With her neighbors’ help, she gathered thorny tree branches and corn leaves to cover her husband’s body. At night, amid the sounds of strangers whispering, her mind drifted back to her husband’s lifeless body.

She shares a tent with 10 other families, many like hers, mothers without husbands. Their men are either lost or dead. Many fled to the border of Sudan and Ethiopia, not knowing whether they would ever see one another again.

Almaze covers her nose with the back of her hand. Sometimes, the stench of unwashed bodies drifts through. There is a shortage of drinking water and washing facilities in the camp. The women lack privacy and can’t always find safe spaces to change their clothes if they have a change of clothes. She, like, many refugees, had no time to pack any belongings. There is a real need in the camps for clothes, shoes, and blankets.
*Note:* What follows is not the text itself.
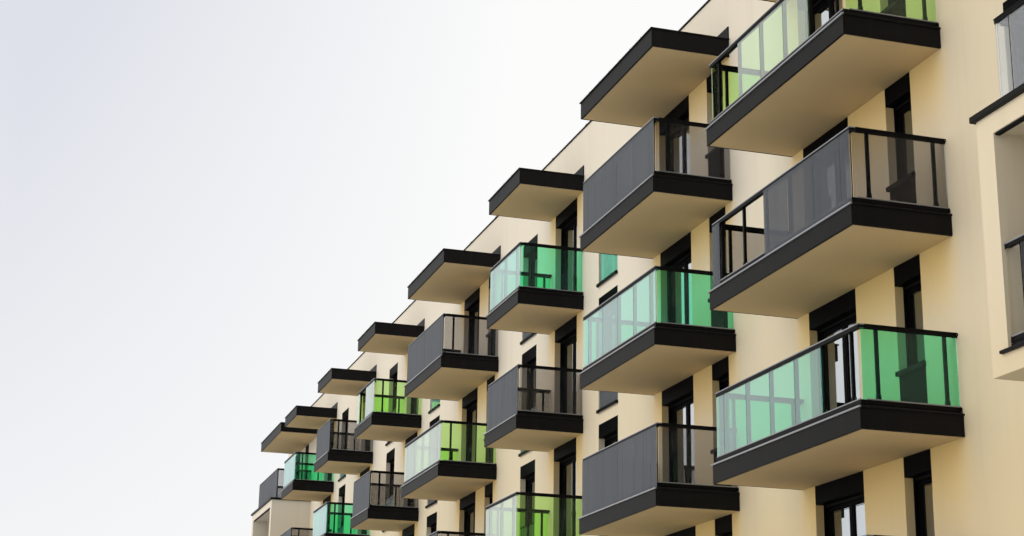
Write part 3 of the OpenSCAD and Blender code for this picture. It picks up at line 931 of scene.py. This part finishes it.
bare_covers, dark_covers = covers()
bars_piece("bare_handrail_covers", bare_covers, BARE, segments=2)
bars_piece("dark_handrail_covers", dark_covers, DARK, segments=2)
upper_beads = beads(("front_handrails", "side_handrails"), 0, BEAD_HIGH, BITE)
lower_beads = beads(("front_bottom_rails", "side_bottom_rails"), 1, BITE, BEAD_HIGH)
bars_piece("upper_glazing_beads", upper_beads, DARK, SLIM_BEVEL)
bars_piece("lower_glazing_beads", lower_beads, BARE, SLIM_BEVEL)

# %% [markdown]
# Each post stands in a shoe that is screwed to the bottom rail. The shoe is a slightly
# larger square with four small screws, two on each side that faces along the railing.
# Screws repeat a thousand times, so each has only eight sides.

# %% Post shoes and screws
SHOE_WIDER = 0.003
SHOE_HIGH = 0.045
POST_ROW = 0.1
SCREW_R = 0.004
SCREW_OUT = 0.002
SCREW_TAPER = 0.8
SCREW_HEIGHTS = (0.014, 0.032)
SCREW_SIDES = 8


def shoes():
    wider = Vector((SHOE_WIDER, SHOE_WIDER, 0))
    for low, high in solids("railing_posts"):
        yield low - wider, (high.x + SHOE_WIDER, high.y + SHOE_WIDER, low.z + SHOE_HIGH)


def cone(bm, place, sides, radius, top_radius, depth, turn=Matrix()):
    bmesh.ops.create_cone(
        bm,
        cap_ends=True,
        segments=sides,
        radius1=radius,
        radius2=top_radius,
        depth=depth,
        matrix=Matrix.Translation(place) @ turn,
    )


def screw(bm, place, axis, sides=SCREW_SIDES, radius=SCREW_R, out=SCREW_OUT):
    turn = axis.to_track_quat("Z", "Y").to_matrix().to_4x4()
    cone(bm, place, sides, radius, radius * SCREW_TAPER, out * 2, turn)


def make_screws():
    bm = bmesh.new()
    rail_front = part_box("railing_posts")[0].y
    for low, high in shoes():
        centre = (low + Vector(high)) / 2
        along = Vector((1, 0, 0)) if low.y < rail_front + POST_ROW else Vector((0, 1, 0))
        half = (high[0] - low.x) / 2
        for side in (-1, 1):
            for lift in SCREW_HEIGHTS:
                place = Vector((centre.x, centre.y, low.z + lift)) + along * side * half
                screw(bm, place, along * side)
    to_piece(bm, "shoe_screws", SCREWS, width=0)


bars_piece("post_shoes", shoes(), DARK)
make_screws()

# %% [markdown]
# At the wall each side rail ends on a small plate with a bolt on either side of the rail.

# %% Wall plates and bolts
PLATE_SIDE = 0.014
PLATE_THICK = 0.006
PLATE_LOWER = 0.002
BOLT_R = 0.005
BOLT_OUT = 0.003
BOLT_SIDES = 6
TO_STREET = Vector((0, -1, 0))


def wall_plates():
    for name in ("side_handrails", "side_bottom_rails"):
        for low, high in solids(name):
            yield (
                (low.x - PLATE_SIDE, high.y - PLATE_THICK, low.z + PLATE_LOWER),
                (high.x + PLATE_SIDE, high.y, high.z - PLATE_LOWER),
            )


def make_bolts():
    bm = bmesh.new()
    for low, high in wall_plates():
        middle = (low[2] + high[2]) / 2
        for x in (low[0] + PLATE_SIDE / 2, high[0] - PLATE_SIDE / 2):
            screw(bm, Vector((x, low[1], middle)), TO_STREET, BOLT_SIDES, BOLT_R, BOLT_OUT)
    to_piece(bm, "plate_bolts", SCREWS, width=0)


bars_piece("rail_wall_plates", wall_plates(), DARK, SLIM_BEVEL)
make_bolts()

# %% [markdown]
# The mesh is a sheet one millimetre thick outside each grey glass sheet. Along a front it
# hangs before the bottom rail as well, down to the drip edge. A front sheet is long in X
# and a side sheet is long in Y, which tells them apart.

# %% Mesh on the grey sheets
MESH_GAP = 0.0002
MESH_THICK = 0.001
MESH_WIDER = 0.0018
RAIL_COVERED = 0.052
RAIL_STEP = 0.007


def mesh_sheets():
    middles = [(low.x + high.x) / 2 for low, high in solids("balcony_slabs")]
    for low, high in solids("grey_glass"):
        near, far, bottom = MESH_GAP, MESH_GAP + MESH_THICK, low.z
        if high.x - low.x > high.y - low.y:
            if low.y < front_y:
                near, far, bottom = near + RAIL_STEP, far + RAIL_STEP, low.z - RAIL_COVERED
            start, end = out_from(low, high, near, far)
            yield (low.x - MESH_WIDER, start, bottom), (high.x + MESH_WIDER, end, high.z)
        else:
            nearest = min(middles, key=lambda middle: abs(middle - low.x))
            start, end = low.x - far, low.x - near
            if low.x > nearest:
                start, end = high.x + near, high.x + far
            yield (start, low.y, bottom), (end, high.y, high.z)


bars_piece("fine_mesh_sheets", mesh_sheets(), (fine_mesh, "grey_glass"), width=0.0003)

# %% [markdown]
# Balconies, loggias and roof terraces are paved with square tiles. A grid is thickened
# into a bed, and each of its top faces is inset and raised into a tile. What stays low
# between them is the joint.

# %% Tiles
TILE = 0.15
BED = 0.003
TILE_RISE = 0.008
JOINT = 0.0016
WALL_GAP = 0.004
MOSTLY = 0.9
# Each row: the solids that carry tiles, and how far the tiles stay from sides and front.
TILED = (
    ("balcony_slabs", 0.058, 0.055),
    ("loggia_floors", 0.18, 0.072),
    ("loggia_caps", 0.186, 0.186),
)


def make_tiles():
    bm = bmesh.new()
    wall = front_y - WALL_GAP
    for name, side, front in TILED:
        for low, high in solids(name):
            left, right, edge = low.x + side, high.x - side, low.y + front
            across, deep = round((right - left) / TILE), round((wall - edge) / TILE)
            grid = bmesh.ops.create_grid(bm, x_segments=across, y_segments=deep, size=0.5)
            bmesh.ops.scale(bm, vec=(right - left, wall - edge, 1), verts=grid["verts"])
            place = ((left + right) / 2, (edge + wall) / 2, high.z)
            bmesh.ops.translate(bm, vec=place, verts=grid["verts"])
    made = bmesh.ops.extrude_face_region(bm, geom=bm.faces[:])["geom"]
    raised = [item for item in made if isinstance(item, bmesh.types.BMVert)]
    bmesh.ops.translate(bm, vec=(0, 0, BED), verts=raised)
    bmesh.ops.recalc_face_normals(bm, faces=bm.faces)
    tops = [face for face in bm.faces if face.normal.z > MOSTLY]
    bmesh.ops.inset_individual(bm, faces=tops, thickness=JOINT, depth=TILE_RISE)
    print("tiles", len(tops))
    to_piece(bm, "balcony_tiles", (paving, "concrete"), width=0)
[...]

When Almaze and her children arrived at the refugee camp, they were given some food and water. They had been walking for nine days without food. Now, the refugee agencies need to bring more food and drinking water. They may come tomorrow or next week; no one knows for sure. Almaze tries to remain hopeful, but she fears for her children. Her baby cries nonstop – and her older children? Their hands are so thin now.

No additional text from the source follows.